Benchmarking Turbulence Models to Represent Cloud-Edge Mixing

Journal article, 2026

Considering turbulence is crucial to understanding clouds. However, covering all scales involved in the turbulent mixing of clouds with their environment is computationally challenging, urging the development of simpler models to represent some of the processes involved. By using full direct numerical simulations as a reference, this study compares several statistical approaches for representing small-scale turbulent mixing, while assessing their applicability as subgridscale models for large-eddy simulations. All models use a comparable Lagrangian representation of cloud microphysics and simulate the same cases of cloud-edge mixing, covering different ambient humidities and turbulence intensities. It is demonstrated that all statistical models represent the evolution of thermodynamics successfully, but not all models capture the changes in cloud microphysics (cloud droplet number concentration, droplet mean radius, and spectral width). Accurate microphysical evolution arises when the modeling framework represents spatially heterogeneous supersaturation and its time evolution along mixing interfaces, either by explicitly resolving turbulence or by evolving the full probability distribution of the scalar. Models that relax toward a space-dependent mean recover key features such as spatial asymmetry and partial broadening and, therefore, constitute a useful representation of mixing under carefully chosen circumstances. By comparison, models relying on a space-independent mean systematically compress the distribution. These results identify the representation of supersaturation variability and its history as the primary requirement for representing small-scale mixing in clouds.
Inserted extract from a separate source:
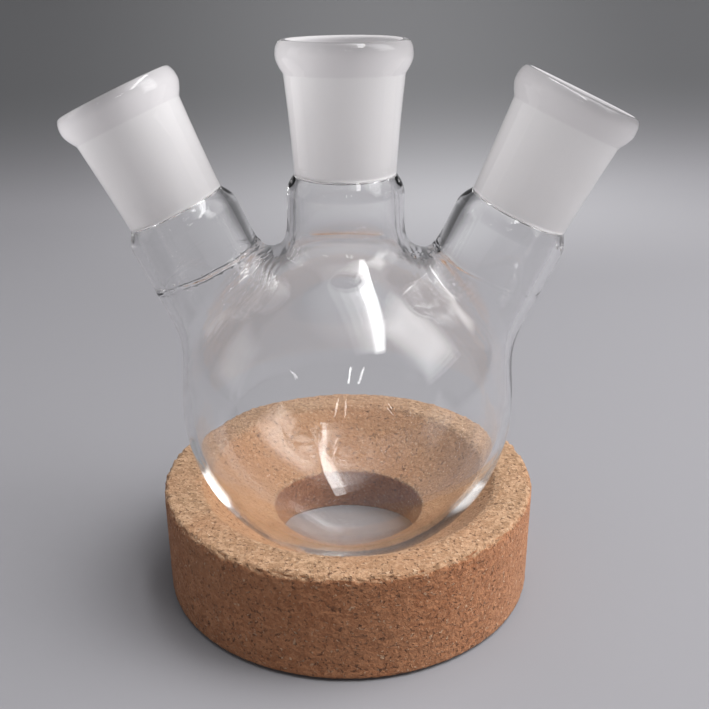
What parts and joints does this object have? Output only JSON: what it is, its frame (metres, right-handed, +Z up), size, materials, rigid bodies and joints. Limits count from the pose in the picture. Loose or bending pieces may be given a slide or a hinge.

SIGNIFICANCE STATEMENT: Although small-scale turbulence is crucial to the development of clouds, the representation of its effects is challenging. Direct numerical simulations accurately represent the underlying fluid dynamics and cloud microphysical processes on all relevant length and time scales but require enormous computational resources. Therefore, simplified models are used to parameterize the effects of small-scale turbulence on clouds. Here, we compare four approaches of different complexities to the results from direct numerical simulations. While simpler models successfully capture changes in thermodynamic quantities, the adequate consideration of spatial dependencies is shown to be necessary to represent the development of cloud droplets.